Kai Jones Is Exploding On The Scene As A Fascinating 2021 NBA Draft Prospect

If there’s one thing that holds true in every NBA Draft, no matter how good it is from top to bottom, it’s that someone will surprise you. Whether it’s a super popular five-star prospect turning into a pumpkin or a relative nobody bursting into the lottery picture, there will never be a mock draft that looks the same in May as it does in the previous November.

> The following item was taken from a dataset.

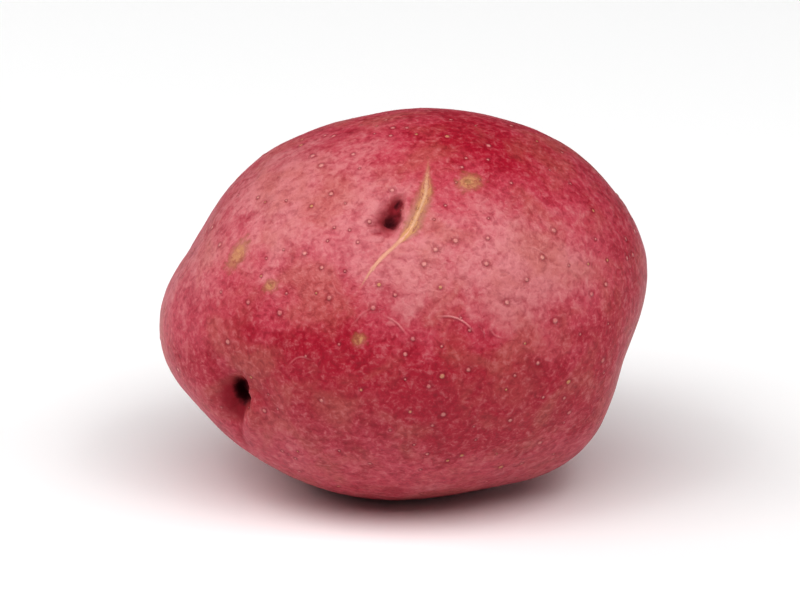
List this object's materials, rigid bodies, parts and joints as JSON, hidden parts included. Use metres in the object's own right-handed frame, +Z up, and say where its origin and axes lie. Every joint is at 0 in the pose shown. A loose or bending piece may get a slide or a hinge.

Sometimes, these players are like Zhaire Smith, Rashad Vaughn, Chris McCullough, or Ndudi Ebi, athletic freshmen who catch a team’s eye during workouts. More dependably, they’re second or even third year college stars who nevertheless flew under the mainstream NBA radar. Tyrese Haliburton is probably the best recent example of this, an advanced stats darling who filled in every possible role on a good tournament team as a freshman before breaking out as a national star the next year. To find such a potential player so far this year, you don’t have to look any farther than Texas sophomore big man Kai Jones.

I wouldn’t say Jones, a 6’11 big man from The Bahamas, was a complete unknown coming into college (he was a four-star and rated as the No. 51 recruit in the country, per his 247Sports Composite rating), but his production, such as it was, mostly flew under the radar. I’d go as far as to call him a mild disappointment, logging only 15 or so minutes per game and shooting exactly 50 percent from the field. The physical talent, which I’ll get into, was obvious even in his high school tape, but he just couldn’t stay on the floor for a variety of reasons. One of those reasons — foul trouble — is still apparent through nine games this year, but now, the overall production is so high and the flashes so great that Shaka Smart almost has to play him, even at the expense of five-star prospect and potential first-round pick Greg Brown.

Through those nine games, Jones is putting up per-40 averages of 16.5 points, 9.2 rebounds, 1.2 assists, 1.6 steals, and one block, with the eye-popping shooting splits of 62.7 percent from the field, 43.8 percent from three, and 72 percent from the line. These numbers have come against teams like Davidson, North Carolina, Villanova, Indiana, Oklahoma State, and Kansas, so it’s not like he’s feasting on small schools that inflate his numbers. Jones leads Texas in BPM (Box Plus-Minus), True Shooting, Effective Field Goal Percentage, and Offensive Rating, and true to those numbers, his shot profile is something to behold. Jones is shooting 27-for-38 around the rim (including 20 dunks), 30-for-43 on all twos, and 7-for-16 from three. That last numbers separates him a bit from someone like Jaxson Hayes, who Jones will inevitably be compared to as a 6’11 thin dunker from Texas.

The main appeal of Jones as a prospect is his intersection of elite mobility, length, and scoring touch. Here, against Oklahoma State, he attacks a closeout like a guard and scores on a sweet looking eurostep, then showcases his great lateral movement skills to smother a drive.

Here he dribble drives into the paint and pump fakes Trayce Jackson-Davis, an NBA athlete in his own right, completely out of his shoes and finishes with some impressive burst out of a standstill. Not very many 6’11 players in the NBA right now can do this consistently.

His shooting seems fairly legitimate thus far, too. With this jab step against UNC…

…and a pass fake into a long range bomb against Oklahoma State to accounting for two of his five makes thus far.

Finally, while his defense is probably his weakest overall skill right now (too many fouls, generally inconsistent body control, lack of strength), those same movement skills can provide some absolutely terrific flashes at times.

The list of 6’10 or taller college players to shoot 70 percent at the rim and 40 percent from three (with 15 dunks at least 3.5 threes attempted per 100) is littered with guys like Frank Kaminsky, Dean Wade, Markieff Morris, Killian Tillie, Aric Holman, and Justin Harper, and while those guys have all mostly shot well as pros, it would be hard to argue any of them is in the same galaxy as Jones athletically. That potential upside alone, as a legitimate pull-up shooter, multi-level dunker, and occasional ball-handler will likely get Jones drafted in the first round, if not the late lottery. Even if his defensive discipline and physical strength doesn’t improve at all from now until whenever the next Draft is, it’ll hard to pass up on the flashes.